Странная это была жизнь. Какая-то оргия нищих. Весь округ бездействовал – ничего не добывалось, не обрабатывалось, не производилось, не приобреталось – и на всех приисках не нашлось бы денег на покупку сносного участка в восточных штатах – а между тем со стороны могло показаться, что люди купаются в деньгах. С первым лучом рассвета они толпами выходили из поселка, а под вечер возвращались, таща на себе добычу, попросту говоря – камни».

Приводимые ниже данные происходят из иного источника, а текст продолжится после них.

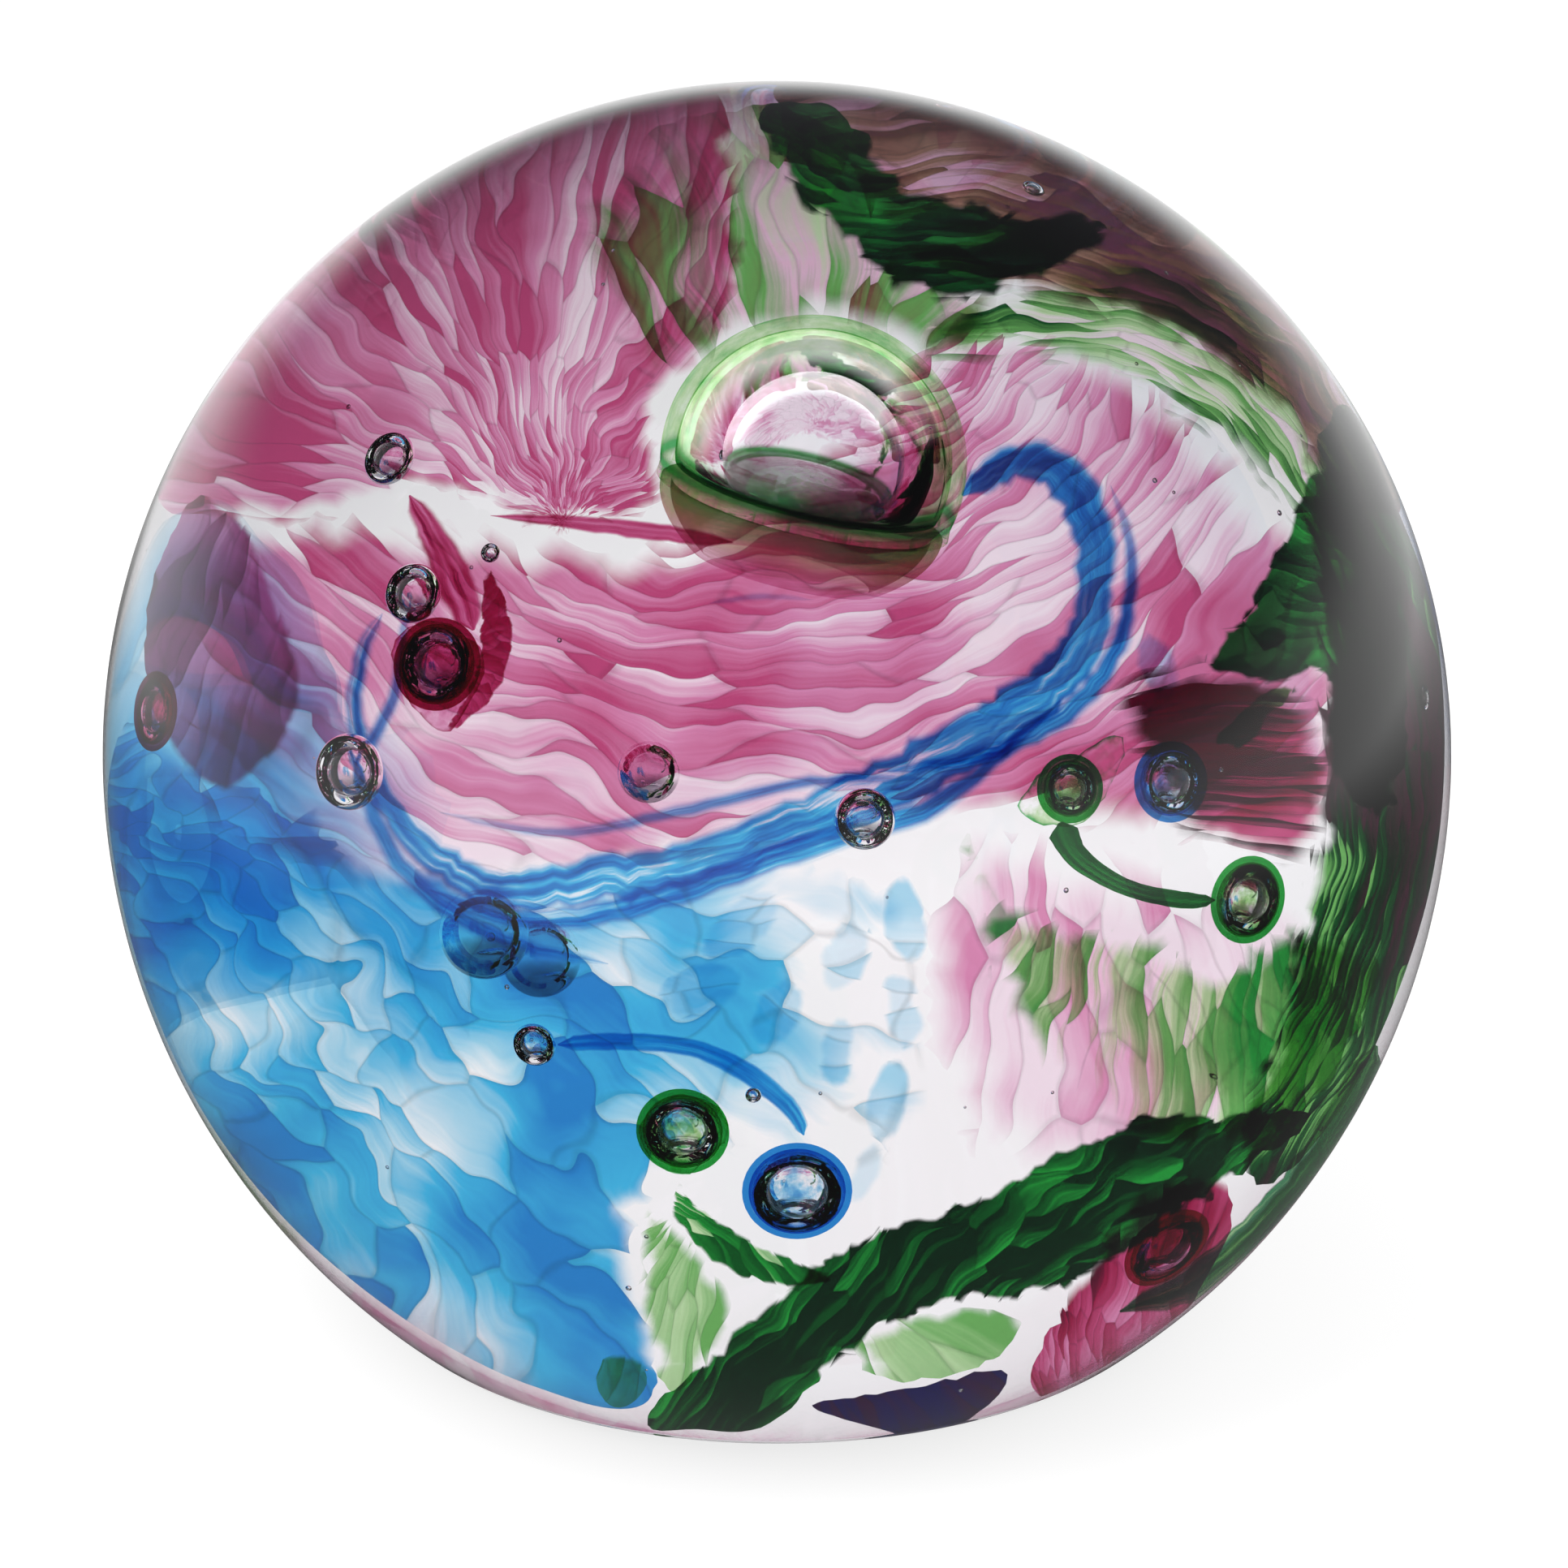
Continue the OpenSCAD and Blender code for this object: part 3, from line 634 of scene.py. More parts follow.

Твен выдержал недолго: «Наконец, когда… никто уже не давал денег взаймы иначе как из восьми процентов в месяц, и то под верный залог (а у меня и залога не было), я бросил старательство и подался в промышленность. Другими словами, я поступил простым рабочим на обогатительную фабрику – за десять долларов в неделю плюс харчи».
***
Недолго продержался и Джек Лондон на Клондайке, куда он попал во время юконской золотой лихорадки 1897–1898 годов. Экспедиция была опасной и безумно дорогой. Тысячи долларов, которые выручила сестра писателя, заложив дом, едва хватило на снаряжение и дорогу (эти подробности мы знаем из беллетризованной биографии Лондона, написанной Ирвином Стоуном, «Моряк в седле», 1938). Путь до Доусона – палаточного городка с 5 тыс. жителей, был сам по себе чрезвычайно труден, а ведь каждый старатель должен был везти с собой еще около тонны груза. Примерно половина – это одежда и инструменты, другая – годовой запас продовольствия, без которого канадские пограничники не пускали в страну.
Джек Лондон в сборнике автобиографических рассказов «Смок Беллью» (1912) пишет, что индейцы-носильщики взвинтили цены за переноску тонны груза через перевал до места, где начинался 800-километровый водный путь, до 600 долларов (15 тыс. в современных ценах), а там лодочник запросил за сплав еще 400 (10 тыс.). Сам Лондон работал лодочником целое лето и заработал 75 тыс.